Old Metairie Road is one of the New Orleans area's last bastions of laid-back, old-school dining that can make a weeknight feel magical without breaking the bank. Interested in a freshly muddled cocktail but pinching pennies? Hit up Martine's Lounge. Looking for a steak-and-potatoes meal on a budget (and have a thing for Marilyn Monroe)? Wednesday nights at Oscar's are for you.

  Or one could start with breakfast or lunch at the strip's new kid, Blue Line Sandwich Co. Located in the former home of longtime Chinese takeout spot Great Wall, Blue Line's fresh take on rib-sticking breakfast and lunch classics already has inspired daily neighborhood regulars. Chef/owner Brad McGehee, formerly of The Ritz-Carlton and Ye Olde College Inn, is known for his farm-to-table approach and is paying special attention to breakfast at Blue Line.
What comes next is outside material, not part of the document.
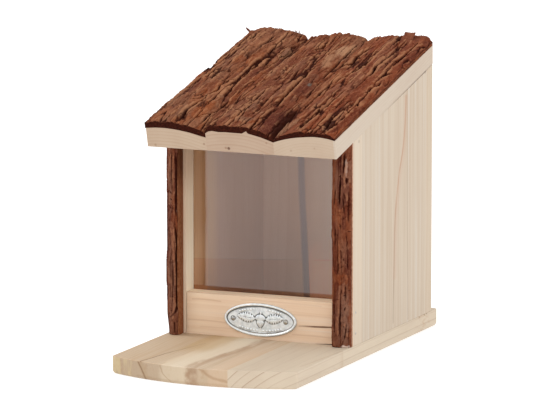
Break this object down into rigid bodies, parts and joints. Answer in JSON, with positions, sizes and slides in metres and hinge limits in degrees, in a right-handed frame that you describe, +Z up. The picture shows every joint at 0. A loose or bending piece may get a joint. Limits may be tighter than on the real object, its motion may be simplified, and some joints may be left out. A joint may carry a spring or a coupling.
{
  "type": "squirrel feeder box",
  "caption": "Wooden squirrel feeder box with a hinged sloping lid of bark-covered slabs, a clear front window, a low front board and a projecting porch.",
  "frame": {"origin": "centre of the whole feeder's footprint, on the underside of the base", "axes": "+Z up, -Y out of the window and the porch, +Y to the hinged back, +X to the right seen from the front"},
  "size_m": [0.1825, 0.344, 0.2708],
  "materials": {
    "pine_base": "planed bare softwood, matt",
    "pine_panel": "planed bare softwood, matt",
    "pine_front": "planed bare softwood, warm, matt",
    "pine_lid": "sawn bare softwood, matt",
    "bark": "natural flaky conifer bark, matt",
    "clear_acrylic": "clear, glossy",
    "zinc_plate": "cast grey metal with a polished rim",
    "plate_pin": "satin",
    "hinge_steel": "zinc plated, satin",
    "screw_steel": "zinc plated, satin"
  },
  "bodies": {
    "box": {"base_stave_left": "pine_base", "base_stave_right": "pine_base", "side_panel_left": "pine_panel", "side_panel_right": "pine_panel", "back_panel": "pine_panel", "front_board": "pine_front", "window_pane": "clear_acrylic", "oval_plate": "zinc_plate", "plate_pins": "plate_pin", "bark_strip_left": "bark", "bark_strip_right": "bark", "hinge_body_leaf_left": "hinge_steel", "hinge_body_leaf_right": "hinge_steel", "hinge_pin_left": "hinge_steel", "hinge_pin_right": "hinge_steel", "base_screws": "screw_steel", "back_screws": "screw_steel", "front_board_nails": "screw_steel", "hinge_body_screws": "screw_steel"},
    "lid": {"lid_slab_left": "pine_lid", "lid_slab_middle": "pine_lid", "lid_slab_right": "pine_lid", "lid_bark_left": "bark", "lid_bark_middle": "bark", "lid_bark_right": "bark", "hinge_lid_leaf_left": "hinge_steel", "hinge_lid_leaf_right": "hinge_steel", "hinge_lid_screws": "screw_steel"}
  },
  "joints": [
    {"name": "lid_hinge", "type": "hinge", "parent": "box", "child": "lid", "pos_m": [0, 0.1596, 0.2453], "axis": [-1, 0, 0], "range_deg": [0, 180]}
  ]
}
  Blue Line marries the sunny disposition of Southern diner culture with a breezy (robin's egg blue-hued) aesthetic suitable both for coffee dates or Sunday brunch with the entire family. The restaurant consistently is buzzing, but staff attention ensures diners feel like they are pulling up a chair at a friend's house. Table after table is peppered with toothy smiles from babies and septuagenarians alike.

  The menu is divided into breakfast and lunchtime offerings, though several dishes could swing either way. Most notably, the cochon de lait biscuit seems to hit the brunch sweet spot with its commitment to savory excess. A bath of red-eye gravy floods over a pillowy, open-faced biscuit stacked with bundles of tender, slow-cooked pork, and a perfect sunny-side-up egg on top marries the flavors. Unfortunately, the mix overpowers the pork's succulence, which could easily star in its own dish.

  Hash often is seen as a humble meal, but at Blue Line, hashes rule the roost. The duck and sweet potato hash is a traipse through woodsy richness, with the fowl and vegetable helping to bring out each other's subtle sweetness. The corned beef hash is peppered with the slow-burn heat of roasted Hatch chilies, which adds unexpected depth to an Irish classic.

  Blue Line's corned beef makes multiple appearances on the menu, and for good reason. Brined in-house up to two weeks, the meat is well-spiced without being overly salty, and possesses a supple mouthfeel that only can be brought about with patience and time. The St. Patty's Day Massacre sandwich takes traditional Irish foods — including the corned beef and malty Abita-braised cabbage — and stuffs them between two pieces of toasted marbled rye with unexpectedly lean duck pastrami and remoulade aioli. Even with an abundance of aggressive flavors, the ingredients remain balanced.

  The restaurant's lighter fare is equally impressive. A nutty, moist pecan chicken salad sandwich takes the "ladies who lunch" favorite to another level, spread between a porous, chewy ciabatta roll. A cacophony of color and texture make the roasted Brussels sprouts salad much more than a side dish, pairing buttery, charred sprouts with cubes of ruby red beet and a sprinkling of blue cheese. The scene stealer, however, is the sugar cane vinaigrette, which could enliven even the most ho-hum greens with its caramel-like, tangy brightness.

  Additional breakfast items — a dense waffle the size of a flying disc, a "broken yolk" sandwich featuring a fried egg and corned beef, a family heirloom recipe cinnamon toast — will jump-start one's day, and continue to attract diners hankering for comforting dishes and a sunshiny atmosphere.